The international study, led by investigators at the University of Alabama at Birmingham, looked at the two standard methods for treating plaque buildup in the carotid arteries: a surgical procedure called carotid endarterectomy against carotid artery stenting.

The surgical procedure, or CEA, involves surgeons' opening up the artery to remove plaque. It is an invasive surgery first done in 1946. Stenting is a newer, less invasive procedure in which a catheter is threaded through blood vessels, usually from the groin, to the affected area in the artery. A balloon is used to open the blocked artery, and a mesh stent is placed to hold it open.

"Stenting was hailed as a less invasive alternative to surgery, one that avoided many of the hazards and risks inherent in a surgical procedure," said George Howard, Dr.P.H., professor in the Department of Biostatistics in the UAB School of Public Health and the study's first author. "What we find, however, is that the risk of stroke in patients over the age of 70 is twice that with stenting than with the surgical CEA procedure."

The study looked at data from four randomized controlled trials within the Carotid Stenosis Trialists' Collaboration with patients with symptomatic carotid stenosis. Collectively, 4,754 patients were followed. Age was not associated with increased stroke risk for either surgery or stenting in patients under age 70; but stent patients over 70 had an increased risk, particularly in the immediate time frame of the procedure.
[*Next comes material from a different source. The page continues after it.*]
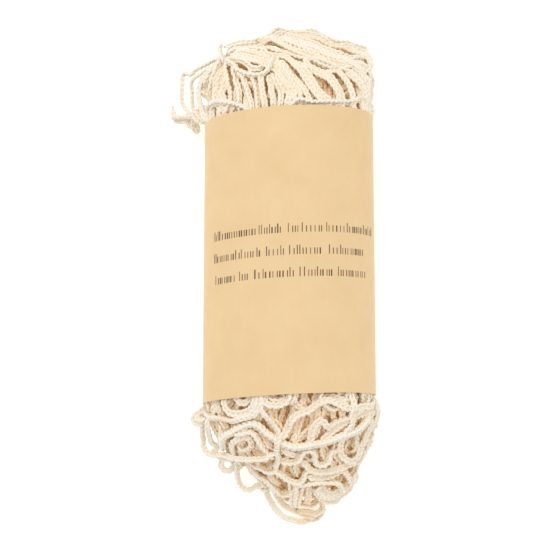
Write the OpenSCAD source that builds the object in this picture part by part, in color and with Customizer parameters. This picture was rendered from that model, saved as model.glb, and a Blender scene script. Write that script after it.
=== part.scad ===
// String shopping net, folded into a flat roll and held by a kraft paper band.
// The roll lies on its back. X runs across it, Y along it and Z up.
// The origin is the centre of the band's flat underside.

/* [Band] */
// Width of the banded roll across X
band_w = 69; // [64:0.5:74]
// Full height of the oval before the underside is flattened
band_h = 50; // [46:0.5:54]
// Length of the paper strip along the roll
band_len = 114; // [100:1:120]
// Thickness of the kraft paper
paper_t = 0.3; // [0.25:0.05:0.4]
// How far the strip's outer end laps over its inner end
lap_w = 22; // [18:1:24]
// Skew of the band's two edges, in degrees
band_skew = 2.9; // [0:0.1:4]

/* [Net] */
// Width of one knitted chain cord
cord_d = 2.8; // [2.4:0.1:3.2]
// Gap between the rolled net and the inside of the band
slip_gap = 0.5; // [0.4:0.1:1]
// How far the base folds stand out below the band
base_reach = 48; // [44:1:50]
// How far the handle folds stand out above the band
handle_reach = 38; // [34:1:40]

/* [Hidden] */

cotton = [0.95, 0.91, 0.82];
cotton_edge = [0.97, 0.94, 0.87];
kraft = [0.86, 0.69, 0.44];
glue_colour = [0.93, 0.92, 0.86];

facets = 96;           // sides of the oval
half_w = band_w / 2;
half_h = band_h / 2;
flat_cut = 2;          // what the table flattens off the oval's underside
glue_t = 0.1;
slit_w = 0.5;          // between the strip's inner end and the bend over it
glue_w = 16;
lap_t = paper_t + glue_t;
oval_z = lap_t + half_h - flat_cut;   // height of the oval's centre
net_inset = paper_t + slip_gap;
band_end = band_len / 2;
base_y = -band_end - base_reach;      // lowest point of the base folds
crown_y = band_end + handle_reach;    // furthest point of the handle folds

// The pocket between the folded layers of the net, which the handles lie in
pocket_w = 46;
pocket_z = [15, 31];
pocket_y = -70;
layer_gap = 0.4;       // between neighbouring soft pieces
straps_t = (pocket_z[1] - pocket_z[0] - 3 * layer_gap) / 2;   // one handle's folded straps
strap_rise = 8;        // how far the straps run on above the band
bed_gap = 0.3;         // round a cord that lies in the net's surface

// The crocheted base seam, over the base folds from left to right, as angles round the oval and Y
seam_route = [for (p = [[158, -64], [138, -66], [118, -68], [98, -70], [78, -71], [58, -69], [38, -66], [18, -63]])
    oval_point(p[0], p[1], 3.2)];
// The knitted mouth edge, over the roll just above the band, as angles round the oval and Y
mouth_route = [for (p = [[162, 66], [142, 64], [122, 63], [102, 64], [82, 66], [62, 65], [42, 64], [22, 65]])
    oval_point(p[0], p[1], 1.6)];
// Loose chain end beside the band's upper left corner
tail_route = [[-37, 62, 14], [-41, 58, 10], [-45, 57, 7], [-48, 61, 6]];

// A point at an angle round the oval, in millimetres inside it
function oval_point(angle, y, in) =
    [(half_w - in) * cos(angle), y, oval_z + (half_h - in) * sin(angle)];

// An ellipse by formula, flattened at the bottom, grown by g
module oval(g = 0) {
    intersection() {
        polygon([for (i = [0 : facets - 1]) let (a = 360 * i / facets)
            [(half_w + g) * cos(a), oval_z + (half_h + g) * sin(a)]]);
        translate([-band_w, lap_t - g])
            square([2 * band_w, 2 * band_h]);
    }
}

// A 2D shape drawn in X and Z, run along Y from y0 to y1
module along(y0, y1) {
    translate([0, y1, 0])
        rotate([90, 0, 0])
            linear_extrude(height = y1 - y0)
                children();
}

// The space between the band's two skewed edges, less in at both ends
module skewed_span(in = 0) {
    rise = half_w * 1.2 * tan(band_skew);
    reach = half_w * 1.2;
    y = band_end - in;
    translate([0, 0, -1])
        linear_extrude(height = band_h + 2)
            polygon([[-reach, -y - rise], [reach, -y + rise], [reach, y + rise], [-reach, y - rise]]);
}

// A round soft mass at a point
module lump(p, r) {
    translate(p)
        sphere(r = r, $fn = 28);
}

// A round cord of diameter d along a route
module cord(route, d) {
    for (i = [0 : len(route) - 2])
        hull() {
            lump_small(route[i], d / 2);
            lump_small(route[i + 1], d / 2);
        }
}

module lump_small(p, r) {
    translate(p)
        sphere(r = r, $fn = 16);
}

// A thin slice of the roll at y, used as the end of a hull
module roll_slice(y) {
    along(y, y + 1)
        oval(-net_inset);
}

// The folds of mesh that stand out below the band, sagging towards the tip
module base_folds() {
    hull() {
        roll_slice(-band_end - 4);
        lump([-27, -70, 17], 8);
        lump([27, -70, 18], 9);
        lump([-22, -70, 32], 9);
        lump([21, -70, 33], 9);
    }
    hull() {
        lump([-22, -76, 14], 9);
        lump([22, -76, 16], 9);
        lump([16, -82, 24], 9);
        lump([-14, -82, 18], 9);
        lump([18, -86, 12], 9);
        lump([-8, -88, 11], 8);
        lump([5, base_y + 7, 10], 7);
        lump([12, base_y + 12, 12], 7);
    }
}

// The folds of mesh above the band, under the handles
module mouth_folds() {
    hull() {
        roll_slice(band_end + 2);
        lump([-24, 70, 12], 10);
        lump([22, 72, 12], 10);
        lump([-22, 66, 30], 9);
        lump([22, 66, 30], 9);
        lump([0, 78, 11], 9);
    }
}

// The bag's mesh: a knitted tube of diamond net, folded lengthwise round the handles
module mesh_body() {
    color(cotton)
        difference() {
            union() {
                along(-band_end - 6, band_end + 4)
                    oval(-net_inset);
                intersection() {
                    base_folds();
                    along(base_y, -band_end)
                        oval(-net_inset);
                }
                mouth_folds();
            }
            translate([-pocket_w / 2, pocket_y, pocket_z[0]])
                cube([pocket_w, 2 * band_len, pocket_z[1] - pocket_z[0]]);
            cord(seam_route, cord_d + 1 + 2 * bed_gap);
            cord(mouth_route, cord_d + 2 * bed_gap);
            hull() handle_left_crown(layer_gap);
            hull() handle_right_crown(layer_gap);
            handle_right_link(layer_gap);
        }
}

// The folded loops of the left handle, grown by g, as the masses of one hull
module handle_left_crown(g = 0) {
    lump([-14, 72, 37], 9 + g);
    lump([-33, 71, 24], 10 + g);
    lump([-23, 78, 26], 9 + g);
    lump([-6, crown_y - 9, 25], 9 + g);
    lump([-35, 68, 13], 8.5 + g);
    lump([-6, 80, 16], 8 + g);
}

// The folded loops of the right handle, grown by g, as the masses of one hull
module handle_right_crown(g = 0) {
    lump([13, 72, 37], 9 + g);
    lump([25, 72, 28], 9 + g);
    lump([11, crown_y - 11, 25], 9 + g);
    lump([22, 79, 23], 10 + g);
    lump([24, 72, 14], 9 + g);
    lump([10, 80, 15], 7 + g);
}

// The right handle's straps where they rise out of the pocket into its crown, grown by g
module handle_right_link(g = 0) {
    hull() {
        translate([-12 - g, band_end + 2 - g, pocket_z[0] + layer_gap - g])
            cube([24 + 2 * g, 5 + 2 * g, 6 + 2 * g]);
        lump([10, 78, 15.5], 5.5 + g);
    }
}

// The left handle's straps, folded flat in the upper half of the pocket, grown by g
module left_straps(g = 0) {
    strap_pack((pocket_z[0] + pocket_z[1] + layer_gap) / 2, g);
}

// The right handle's straps, folded flat in the lower half of the pocket, grown by g
module right_straps(g = 0) {
    strap_pack(pocket_z[0] + layer_gap, g);
}

// One handle's straps in the pocket, from z0 up, grown by g
module strap_pack(z0, g) {
    size = [pocket_w - 2 * layer_gap, band_end + strap_rise - pocket_y, straps_t];
    translate([-size[0] / 2 - g, pocket_y + layer_gap - g, z0 - g])
        cube(size + [2 * g, 2 * g, 2 * g]);
}

// The left handle: a bunch of chain cords folded over above the band
module handle_left() {
    color(cotton_edge)
        difference() {
            union() {
                left_straps();
                hull() handle_left_crown();
            }
            right_straps(layer_gap);
            handle_right_link(layer_gap);
            handle_tack_envelopes(bed_gap);
            cord(mouth_route, cord_d + 2 * bed_gap);
        }
}

// The right handle, which lies under the left one in the pocket
module handle_right() {
    color(cotton_edge)
        difference() {
            union() {
                right_straps();
                hull() handle_right_crown();
                handle_right_link();
            }
            left_straps(layer_gap);
            hull() handle_left_crown(layer_gap);
            handle_tack_envelopes(bed_gap);
            cord(mouth_route, cord_d + 2 * bed_gap);
        }
}

// The four places where the handle ends are whipped to the mouth edge
module handle_tack_envelopes(g = 0) {
    for (x = [-16, -6, 7, 17])
        translate([x, 60, pocket_z[0] + 8])
            rotate([90, 0, 0])
                cylinder(r = 2.4 + g, h = 7 + 2 * g, center = true, $fn = 24);
}

module handle_tacks() {
    color(cotton)
        handle_tack_envelopes();
}

// The crocheted seam that closes the bag's base
module base_seam() {
    color(cotton_edge)
        cord(seam_route, cord_d + 1);
}

// The knitted edge round the bag's mouth
module mouth_edge() {
    color(cotton_edge)
        cord(mouth_route, cord_d);
}

// The knotted yarn tail
module yarn_tail() {
    color(cotton)
        difference() {
            cord(tail_route, cord_d + 1);
            hull() handle_left_crown(layer_gap);
            along(-band_end - 6, band_end + 4)
                oval(layer_gap);
        }
}

// The kraft strip, wrapped once round the roll, with its outer end lapped underneath
module paper_band() {
    color(kraft)
        intersection() {
            along(-band_len, band_len)
                union() {
                    difference() {
                        oval();
                        oval(-paper_t);
                        translate([lap_w / 2 - 1 - slit_w, lap_t - paper_t])
                            square([slit_w, 3 * paper_t]);
                    }
                    translate([-lap_w / 2, 0])
                        square([lap_w, paper_t]);
                    translate([lap_w / 2 - 1, 0])
                        square([1, lap_t + paper_t / 2]);
                }
            skewed_span();
        }
}

// The strip of paste that holds the lap
module band_glue() {
    color(glue_colour)
        intersection() {
            along(-band_len, band_len)
                translate([-lap_w / 2 + 1.5, paper_t])
                    square([glue_w, glue_t]);
            skewed_span(3);
        }
}

mesh_body();
base_seam();
mouth_edge();
handle_left();
handle_right();
handle_tacks();
yarn_tail();
paper_band();
band_glue();
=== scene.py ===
"""Looks of a cotton string shopping net, folded into a roll and held by a kraft paper band.

The net is made of knitted chain cords. Each cord is first a thread of points, laid over the roll's shape.
All the threads are relaxed together until the cords lie beside each other. Then a knitted chain is swept
along each one. Lengths of the net are in millimetres here, and meshes are made in metres.
"""
import math

import bpy
import numpy as np
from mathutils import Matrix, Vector, kdtree


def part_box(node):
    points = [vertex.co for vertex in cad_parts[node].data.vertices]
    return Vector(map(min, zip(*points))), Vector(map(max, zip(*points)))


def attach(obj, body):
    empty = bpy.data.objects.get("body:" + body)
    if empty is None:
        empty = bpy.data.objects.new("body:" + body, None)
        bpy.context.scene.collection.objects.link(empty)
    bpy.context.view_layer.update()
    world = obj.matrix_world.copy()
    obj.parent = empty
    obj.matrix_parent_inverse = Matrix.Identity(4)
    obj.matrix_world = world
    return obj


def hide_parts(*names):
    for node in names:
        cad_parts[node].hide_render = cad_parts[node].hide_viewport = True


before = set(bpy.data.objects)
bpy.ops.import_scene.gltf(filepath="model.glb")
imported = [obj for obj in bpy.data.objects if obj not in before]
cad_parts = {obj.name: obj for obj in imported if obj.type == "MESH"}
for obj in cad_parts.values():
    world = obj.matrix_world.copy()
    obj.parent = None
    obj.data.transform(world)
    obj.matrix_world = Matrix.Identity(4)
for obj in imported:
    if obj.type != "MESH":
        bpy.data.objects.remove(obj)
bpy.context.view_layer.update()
MM = 0.001
rng = np.random.default_rng(7)

# ---------- the roll's shape, from the frame

band_low, band_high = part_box("paper_band")
HALF_W = (band_high.x - band_low.x) / 2 / MM
FLAT_CUT = 2.0  # flattened off the oval's underside
LAP_T = 0.4  # the paper and paste below the oval
PAPER_TOP = 0.7  # the inside of the band's underside
HALF_H = ((band_high.z - band_low.z) / MM + FLAT_CUT - LAP_T) / 2
OVAL_Z = band_high.z / MM - HALF_H  # height of the oval's centre
BAND_END = 57.0  # the band's edges in its middle, along Y
BAND_HALF = 55.0  # nearly all of the band covers the roll up to here
BAND_SLOPE = math.tan(math.radians(2.9))  # of the band's skewed edges, and of the rows printed on it

CORD_D = 2.8
CORD_R = CORD_D / 2
PITCH = 2.0  # of the chain's stitches
MESH_SIDE = 20.0  # of the net's cells
FLOOR_Z = PAPER_TOP + CORD_R  # of the lowest centreline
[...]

"These findings are very conclusive — stenting has a higher risk for stroke over carotid surgery in the older patient, older than 70," Howard said. "This study should help drive decision-making and establish appropriate practice guidelines in the treatment of carotid stenosis."

Howard says the stenting procedure itself seems to be causing the increased risk.

"The risk appears centered on the periprocedural period, the time during and immediately after the procedure," Howard said. "The risk does not appear to continue in the months or years following the procedure."

Howard acknowledges that advances in stenting, such as the routine use of closed-cell stents, which seem to be associated with lower rates of procedural stroke and the development of novel protection systems, might allow safe stenting for elderly people in the future.

"But for now, stenting in an older population needs to be done with great caution," he said.